Plasma deposited novel nanocatalysts for CO2 hydrogenation to methane

Abstract The catalytic hydrogenation of CO 2 to methane has been receiving an increasing attention as a method to mitigate the concentration of CO 2 in the atmosphere through the production of synthetic natural gas. Finding the effective catalyst is the key factor to make this process feasible. In the present work, hydrogenation of CO 2 into CH 4 over novel metal oxide nanocatalysts supported on wire gauzes made from kanthal steel (FeCrAl) has been studied.
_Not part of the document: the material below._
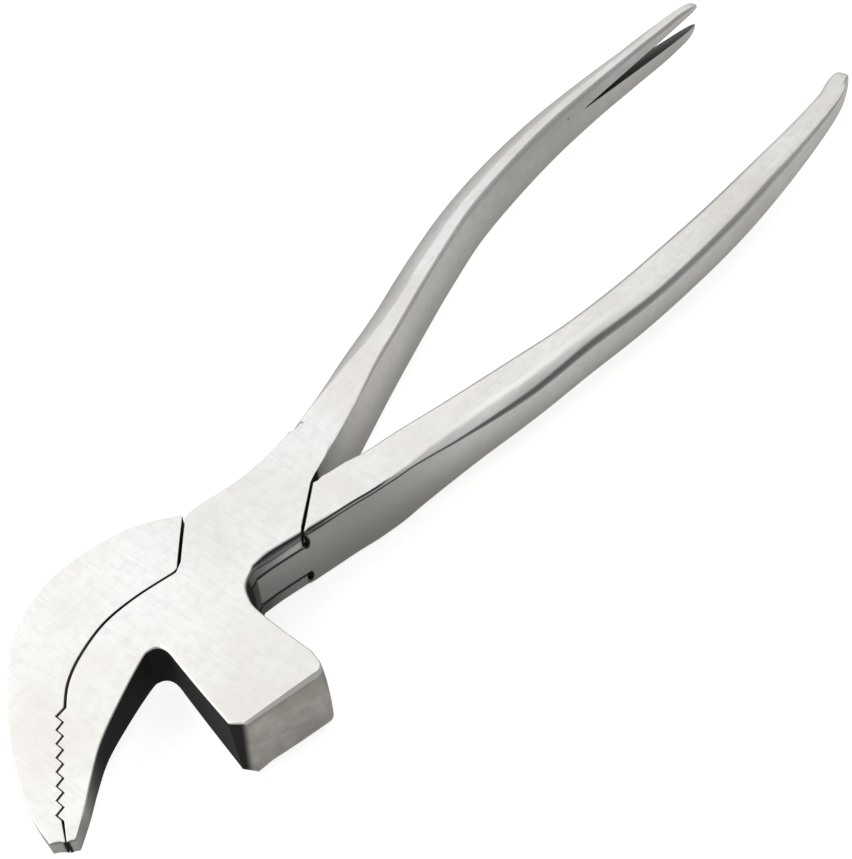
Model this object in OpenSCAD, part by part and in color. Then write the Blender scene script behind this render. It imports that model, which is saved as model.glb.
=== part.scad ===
// Lasting pliers with a box joint, a hammer and a forked tack lifter.
// Millimetres. The pliers lie on Z = 0 with the rivet's axis on Z.
// +X runs towards the handle ends, and the jaws and the hammer point to -X and -Y.

/* [Head] */
// Thickness of the head over the joint
head_t = 13.2; // [11:0.1:16]
// Distance ahead of the rivet where both faces begin to taper
taper_start = 5; // [3:0.5:7]
// Length over which the taper eases in
taper_ease = 8; // [4:0.5:10]
// Loss of thickness per millimetre once the taper has begun
taper_rate = 0.3; // [0.2:0.01:0.32]
// Easing of that loss towards the jaw tip
taper_curve = 0.0015; // [0.001:0.0001:0.002]

/* [Jaws] */
// Length of the smooth throat between the joint and the first tooth
throat_len = 26.9; // [22:0.1:33]
// Distance from one tooth to the next
tooth_pitch = 2.16; // [1.7:0.02:2.6]
// Height of a tooth
tooth_depth = 0.95; // [0.6:0.05:1.2]
// Number of teeth in a jaw
tooth_count = 7; // [5:1:8]
// Direction of the tooth row, seen from above
tooth_dir = -133.4; // [-138:0.2:-128]
// Gap that is left between the closed jaws
jaw_gap = 0.3; // [0.15:0.05:0.5]
// Length of the plain lip in front of the teeth
lip_len = 3.3; // [2.5:0.1:4.5]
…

The series of thin films of active phase were prepared by plasma-enhanced metalorganic chemical vapor deposition (PEMOCVD), containing cobalt spinel (Co 3 O 4 ), ruthenium oxide (RuO 2 ), mixed oxides (RuO 2/ Co 3 O 4 ) and iron oxide (Fe 2 O 3 ). The activity of the prepared nanocatalysts was tested in the gradientless reactor in the temperature range of 150–500 °C. The RuO 2 catalyst revealed the highest both the yield of methane and the reaction rate, while the Fe 2 O 3 catalyst promoted the CO production through reverse water-gas shift reaction. The results of the present studies are the foundation for further research on a new class of nanomaterials with high catalytic properties for the methanation reaction.